> _Task details_
Copy each line holding the string "More".

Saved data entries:
+ + +

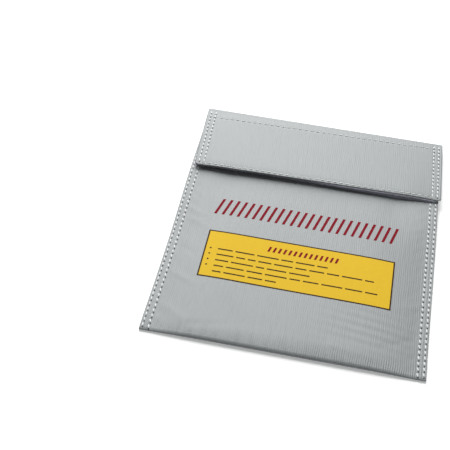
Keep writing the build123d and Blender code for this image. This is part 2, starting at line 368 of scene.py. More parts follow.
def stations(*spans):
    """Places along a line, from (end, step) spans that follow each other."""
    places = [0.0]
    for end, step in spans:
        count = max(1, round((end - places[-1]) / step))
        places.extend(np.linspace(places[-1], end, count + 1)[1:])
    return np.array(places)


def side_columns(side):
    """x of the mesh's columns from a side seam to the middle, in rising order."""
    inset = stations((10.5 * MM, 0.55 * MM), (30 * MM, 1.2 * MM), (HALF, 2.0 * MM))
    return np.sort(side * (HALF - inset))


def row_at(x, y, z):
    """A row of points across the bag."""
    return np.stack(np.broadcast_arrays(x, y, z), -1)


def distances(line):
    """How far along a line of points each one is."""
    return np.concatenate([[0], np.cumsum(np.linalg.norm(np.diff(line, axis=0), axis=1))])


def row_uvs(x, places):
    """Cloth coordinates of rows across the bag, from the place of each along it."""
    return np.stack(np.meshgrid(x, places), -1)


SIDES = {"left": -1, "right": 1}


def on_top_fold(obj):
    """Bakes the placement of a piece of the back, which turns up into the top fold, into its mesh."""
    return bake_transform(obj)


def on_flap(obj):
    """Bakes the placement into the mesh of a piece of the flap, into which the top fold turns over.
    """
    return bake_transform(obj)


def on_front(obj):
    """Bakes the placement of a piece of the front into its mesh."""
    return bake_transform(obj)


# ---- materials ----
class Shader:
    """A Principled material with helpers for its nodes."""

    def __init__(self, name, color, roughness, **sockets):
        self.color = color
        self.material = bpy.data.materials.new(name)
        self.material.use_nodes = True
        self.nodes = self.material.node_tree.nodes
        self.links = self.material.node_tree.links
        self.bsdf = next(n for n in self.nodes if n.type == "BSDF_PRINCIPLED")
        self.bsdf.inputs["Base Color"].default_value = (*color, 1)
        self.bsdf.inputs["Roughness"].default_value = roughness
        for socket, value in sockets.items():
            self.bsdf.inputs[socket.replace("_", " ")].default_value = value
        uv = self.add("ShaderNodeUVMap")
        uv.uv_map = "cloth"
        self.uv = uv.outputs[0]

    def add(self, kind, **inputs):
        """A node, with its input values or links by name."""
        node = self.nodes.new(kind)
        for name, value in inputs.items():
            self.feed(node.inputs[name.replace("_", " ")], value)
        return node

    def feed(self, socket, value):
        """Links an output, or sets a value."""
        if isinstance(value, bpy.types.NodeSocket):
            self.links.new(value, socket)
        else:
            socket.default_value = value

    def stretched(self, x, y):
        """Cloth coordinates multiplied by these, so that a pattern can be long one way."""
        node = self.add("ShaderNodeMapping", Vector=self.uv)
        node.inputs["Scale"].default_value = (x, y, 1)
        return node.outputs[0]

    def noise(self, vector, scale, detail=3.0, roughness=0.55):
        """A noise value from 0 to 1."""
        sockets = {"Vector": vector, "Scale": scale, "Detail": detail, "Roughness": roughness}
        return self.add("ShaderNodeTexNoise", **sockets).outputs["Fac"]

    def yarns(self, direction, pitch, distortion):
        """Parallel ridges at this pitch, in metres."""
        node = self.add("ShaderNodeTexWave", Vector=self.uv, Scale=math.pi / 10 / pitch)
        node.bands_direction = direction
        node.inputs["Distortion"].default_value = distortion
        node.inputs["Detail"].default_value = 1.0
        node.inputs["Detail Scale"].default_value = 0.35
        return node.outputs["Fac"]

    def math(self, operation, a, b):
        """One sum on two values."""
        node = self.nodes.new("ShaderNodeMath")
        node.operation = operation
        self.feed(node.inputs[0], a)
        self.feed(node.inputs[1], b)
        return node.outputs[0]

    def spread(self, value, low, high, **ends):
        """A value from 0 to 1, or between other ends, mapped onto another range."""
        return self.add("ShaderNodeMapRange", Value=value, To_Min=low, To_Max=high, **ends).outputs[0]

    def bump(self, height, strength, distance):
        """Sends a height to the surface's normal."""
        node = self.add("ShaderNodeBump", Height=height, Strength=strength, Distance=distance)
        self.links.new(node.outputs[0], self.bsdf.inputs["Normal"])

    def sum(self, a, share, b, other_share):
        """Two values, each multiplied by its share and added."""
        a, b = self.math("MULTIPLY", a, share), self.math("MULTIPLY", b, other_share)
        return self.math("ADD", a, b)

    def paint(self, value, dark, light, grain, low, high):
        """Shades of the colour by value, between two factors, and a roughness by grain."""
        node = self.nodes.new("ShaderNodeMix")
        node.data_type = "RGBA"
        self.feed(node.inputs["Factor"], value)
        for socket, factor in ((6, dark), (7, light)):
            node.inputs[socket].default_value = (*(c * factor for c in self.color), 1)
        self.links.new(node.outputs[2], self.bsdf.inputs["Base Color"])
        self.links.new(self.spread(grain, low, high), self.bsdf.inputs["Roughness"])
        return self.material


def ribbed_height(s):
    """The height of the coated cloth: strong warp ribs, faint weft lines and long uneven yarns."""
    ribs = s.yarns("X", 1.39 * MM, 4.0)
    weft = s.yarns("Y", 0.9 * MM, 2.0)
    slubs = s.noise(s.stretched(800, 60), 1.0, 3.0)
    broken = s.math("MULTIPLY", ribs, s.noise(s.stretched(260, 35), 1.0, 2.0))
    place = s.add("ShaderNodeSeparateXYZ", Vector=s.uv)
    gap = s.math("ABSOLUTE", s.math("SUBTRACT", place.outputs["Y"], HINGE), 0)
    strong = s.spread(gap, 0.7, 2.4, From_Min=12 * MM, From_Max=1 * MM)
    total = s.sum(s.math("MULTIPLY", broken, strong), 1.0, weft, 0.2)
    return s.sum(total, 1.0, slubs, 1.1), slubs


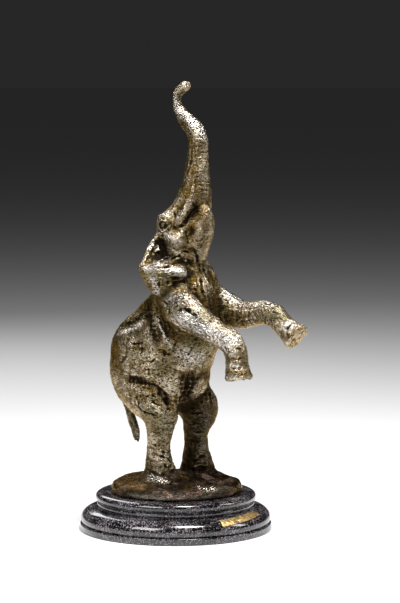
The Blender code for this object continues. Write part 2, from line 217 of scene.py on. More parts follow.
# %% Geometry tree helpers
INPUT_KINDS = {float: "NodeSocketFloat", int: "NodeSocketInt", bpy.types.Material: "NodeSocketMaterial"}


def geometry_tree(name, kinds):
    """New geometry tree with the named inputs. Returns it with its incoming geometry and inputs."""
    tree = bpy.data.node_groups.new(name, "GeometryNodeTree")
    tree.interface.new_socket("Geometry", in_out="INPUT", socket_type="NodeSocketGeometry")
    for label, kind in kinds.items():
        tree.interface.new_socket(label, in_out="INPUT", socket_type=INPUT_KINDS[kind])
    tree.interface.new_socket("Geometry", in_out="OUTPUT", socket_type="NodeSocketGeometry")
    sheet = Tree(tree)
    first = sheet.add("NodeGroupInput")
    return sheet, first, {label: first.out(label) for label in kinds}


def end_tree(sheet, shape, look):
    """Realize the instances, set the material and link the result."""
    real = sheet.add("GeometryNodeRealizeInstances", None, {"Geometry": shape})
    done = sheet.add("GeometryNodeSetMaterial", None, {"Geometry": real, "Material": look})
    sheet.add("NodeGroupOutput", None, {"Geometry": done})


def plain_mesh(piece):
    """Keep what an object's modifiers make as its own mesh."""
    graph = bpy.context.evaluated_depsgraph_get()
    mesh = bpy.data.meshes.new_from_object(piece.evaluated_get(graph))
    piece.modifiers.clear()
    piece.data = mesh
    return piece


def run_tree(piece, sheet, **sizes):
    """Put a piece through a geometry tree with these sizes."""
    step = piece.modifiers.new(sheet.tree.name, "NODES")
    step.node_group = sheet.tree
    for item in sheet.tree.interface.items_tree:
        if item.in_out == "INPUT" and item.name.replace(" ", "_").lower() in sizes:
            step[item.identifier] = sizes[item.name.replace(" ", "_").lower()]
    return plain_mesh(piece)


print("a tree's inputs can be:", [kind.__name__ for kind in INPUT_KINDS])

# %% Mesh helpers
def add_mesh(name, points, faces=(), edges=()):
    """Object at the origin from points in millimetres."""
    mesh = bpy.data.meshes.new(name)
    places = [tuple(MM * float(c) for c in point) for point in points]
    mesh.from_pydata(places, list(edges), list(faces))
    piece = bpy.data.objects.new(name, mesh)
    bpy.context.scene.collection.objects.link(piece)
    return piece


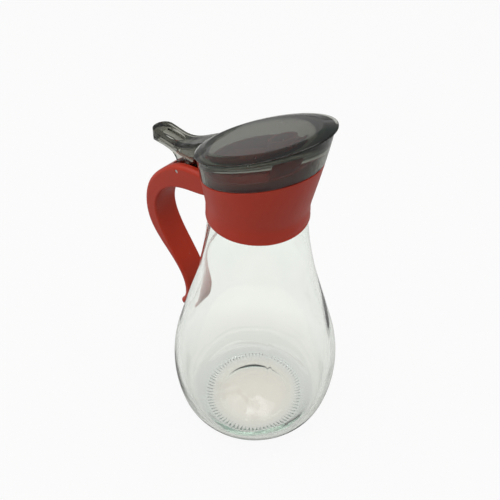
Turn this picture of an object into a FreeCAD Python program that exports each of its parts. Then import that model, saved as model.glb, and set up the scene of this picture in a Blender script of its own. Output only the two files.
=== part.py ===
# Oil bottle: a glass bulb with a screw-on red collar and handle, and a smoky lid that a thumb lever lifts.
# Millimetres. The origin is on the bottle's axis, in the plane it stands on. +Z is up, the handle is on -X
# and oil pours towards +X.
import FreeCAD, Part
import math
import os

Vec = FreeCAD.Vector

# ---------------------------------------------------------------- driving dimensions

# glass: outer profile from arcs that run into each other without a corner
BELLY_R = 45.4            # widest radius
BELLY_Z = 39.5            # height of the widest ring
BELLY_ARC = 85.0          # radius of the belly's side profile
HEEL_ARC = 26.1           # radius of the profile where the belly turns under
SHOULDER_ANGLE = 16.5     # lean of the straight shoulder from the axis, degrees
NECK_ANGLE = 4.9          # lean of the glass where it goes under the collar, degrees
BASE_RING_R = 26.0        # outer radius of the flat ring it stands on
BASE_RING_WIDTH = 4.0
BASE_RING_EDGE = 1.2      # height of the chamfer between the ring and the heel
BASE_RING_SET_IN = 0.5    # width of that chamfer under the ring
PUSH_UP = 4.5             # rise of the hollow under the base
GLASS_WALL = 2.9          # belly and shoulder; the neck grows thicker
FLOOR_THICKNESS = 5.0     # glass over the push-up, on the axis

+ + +

> _Solution to the problem_
Keep writing the build123d and Blender code for this image. This is part 2, starting at line 368 of scene.py. More parts follow.
The Blender code for this object continues. Write part 2, from line 217 of scene.py on. More parts follow.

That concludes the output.